UCSF

Proteins are complex macromolecules whose structure informs their function and regulation in difficult to predict ways. Understanding their shape, dynamics, and regulation all pose major challenges in terms of collecting, analyzing, and interpreting data. In my dissertation I describe two contributions to data analysis for determining the structure and dynamics of proteins using novel approaches, as well as experimental work querying the function of an enzyme with a particularly recalcitrant substrate.

In the first chapter of this dissertation, I develop a tool, EMRinger, for the emerging field of high resolution electron microscopy that takes advantage of prior physical information about model geometry to more effectively determine if the model is built correctly into the map. This work adapted the tool Ringer, which had been previously developed in the Alber lab, in order to identify the dihedral angle for side chains with the greatest density, and confirm that the distribution of those peak positions does not violate the constraints of side chain dihedral angles to rotameric positions. This approach allows for orthogonal validation of backbone position in density (using the side chain density as a “lever”), which generally improves with refinement and is among the most sensitive model-in-map validation tools available for high resolution electron microscopy.

In the second chapter, I present progress on applying temperature jumps to folded proteins to quantify kinetics of the intrinsic motions in proteins that impact their function and regulation.
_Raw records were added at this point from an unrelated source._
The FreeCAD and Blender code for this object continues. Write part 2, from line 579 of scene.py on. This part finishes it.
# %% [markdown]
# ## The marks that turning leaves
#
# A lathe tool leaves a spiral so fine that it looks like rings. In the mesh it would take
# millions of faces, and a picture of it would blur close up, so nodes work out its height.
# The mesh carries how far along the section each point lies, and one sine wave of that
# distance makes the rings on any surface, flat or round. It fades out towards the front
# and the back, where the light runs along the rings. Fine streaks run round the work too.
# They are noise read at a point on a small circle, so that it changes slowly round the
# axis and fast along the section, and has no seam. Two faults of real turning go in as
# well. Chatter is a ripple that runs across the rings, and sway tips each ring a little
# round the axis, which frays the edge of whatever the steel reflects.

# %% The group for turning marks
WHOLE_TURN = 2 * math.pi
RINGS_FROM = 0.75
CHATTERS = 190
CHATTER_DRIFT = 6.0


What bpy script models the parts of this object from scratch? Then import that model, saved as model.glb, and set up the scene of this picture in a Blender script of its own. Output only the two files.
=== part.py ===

Using a pulsed infrared laser, we raise the temperature of a protein solution in nanoseconds, and follow the progression of the structure of the protein using solution x-ray scattering. As the protein changes temperature, the conformational equilibrium of the protein shifts as higher energy states become more accessible. By following this progress over the nanoseconds, microseconds and milliseconds following the heating pulse, we are able to reconstruct the relaxation of the protein into its new comformational equilibrium. With this information, we can gain kinetic information about the conformational landscapes of our sample, and using mutations we correlate the rates we observe with existing structural models of dynamics that have been characterized by x-ray crystallography.

In the third chapter, I investigate the mechanics of Acidic Mammalian Chitinase, which has the role of breaking down the recalcitrant polysaccharide chitin in the stomach and lungs of mammals. Mutations to acidic mammalian chitinase have previously been identified that lead to either protection against allergic asthma, and previous work has determined that these mutations lead to an increase in the activity of the enzyme. In order to better determine how these mutations affect activity, I developed new methods to assay chitinase activity. I use these methods to characterize the effects of the asthma-associated mutations, as well as investigating the role of the individual domains of acidic mammalian chitinase in degrading crystalline chitin and the differences in behavior of acidic mammalian chitinase and the other chitinase expressed in mammals, chitotriosidase. Additionally, I attempt to engineer hyperactive chitinases, and show that direct evolution based on screening with traditional fluorogenic oligomer substrates does not necessarily lead effectively to enzymes which are hyperactive against complex substrate, emphasizing the need for sensitive and high throughput methods to quantify degradation of crystalline chitin.